Data from: Win-wins or trade-offs? Site and strategy determine carbon and local ecosystem service benefits for protection, restoration, and agroforestry

Data files

Aug 15, 2024 version files 393.27 MB

Abstract

This data package contains original datasets from McDonald et al. (2024), available online at https://doi.org/10.3389/fenvs.2024.1432654

Nature-based solutions (NBS) can deliver many benefits to human well-being, including some crucial to climate adaptation. We quantitatively assess the global potential of NBS strategies of protection, restoration, and agroforestry by modeling global climate change mitigation and local ecosystem services. The strategies with the most potential to help people do not necessarily deliver the most climate change mitigation: per area of conservation action, agroforestry provides substantial benefits to three times more people on average than reforestation while providing less than one-tenth the carbon sequestration per unit area. Each strategy delivers a different suite of ecosystem service benefits; for instance, avoided forest conversion provides a strong increase in nitrogen retention (100% increase to 72 million people if fully implemented globally) while agroforestry increases pollination services (100% increase to 3.0 billion people if fully implemented globally). One common disservice shared by all the NBS strategies modeled here is that increased woody biomass increases transpiration, reducing annual runoff and in some watersheds negatively impacting local water availability. In addition, the places with the greatest potential for climate change mitigation are not necessarily the ones with the most people. For instance, reforestation in Latin America has the greatest climate change mitigation potential, but the greatest ecosystem service benefits are in Africa. Focusing on nations with high climate mitigation potential as well as high local ecosystem service potential, such as Nigeria in the case of reforestation, India for agroforestry, and the Republic of Congo for avoided forest conversion, can help identify win-win sites for implementation. We find that concentrating the implementation of these three conservation strategies in critical places, covering 5.8 million km2 could benefit 2.0 billion people with increased local ecosystem services provision.
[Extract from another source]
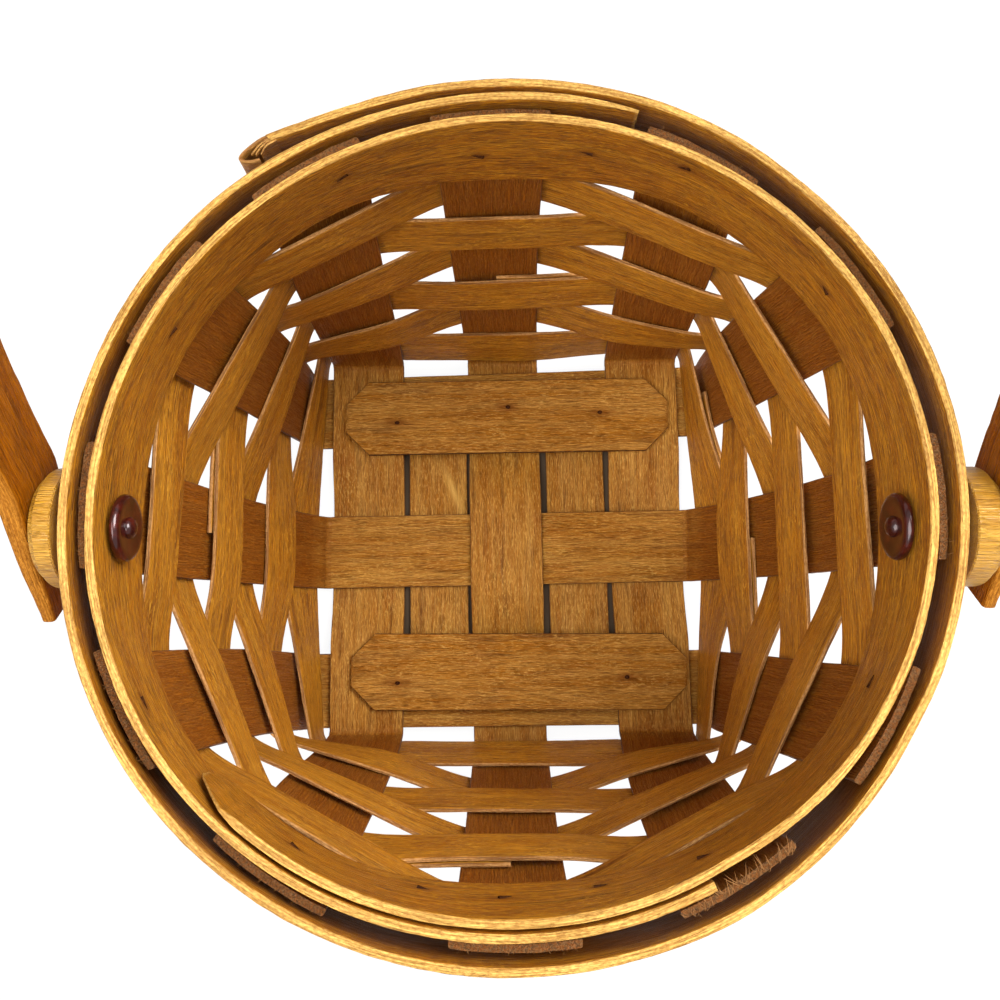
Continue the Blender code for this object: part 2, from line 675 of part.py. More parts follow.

These critical places cover only 35% of the possible area of implementation but would provide 80% of the benefits that are possible globally for the selected set of ecosystem services under the NBS scenarios examined here. We conclude that targeting these critical places for protection, restoration, and agroforestry interventions will be key to achieving adaptation and human well-being goals while also increasing nature-based carbon mitigation.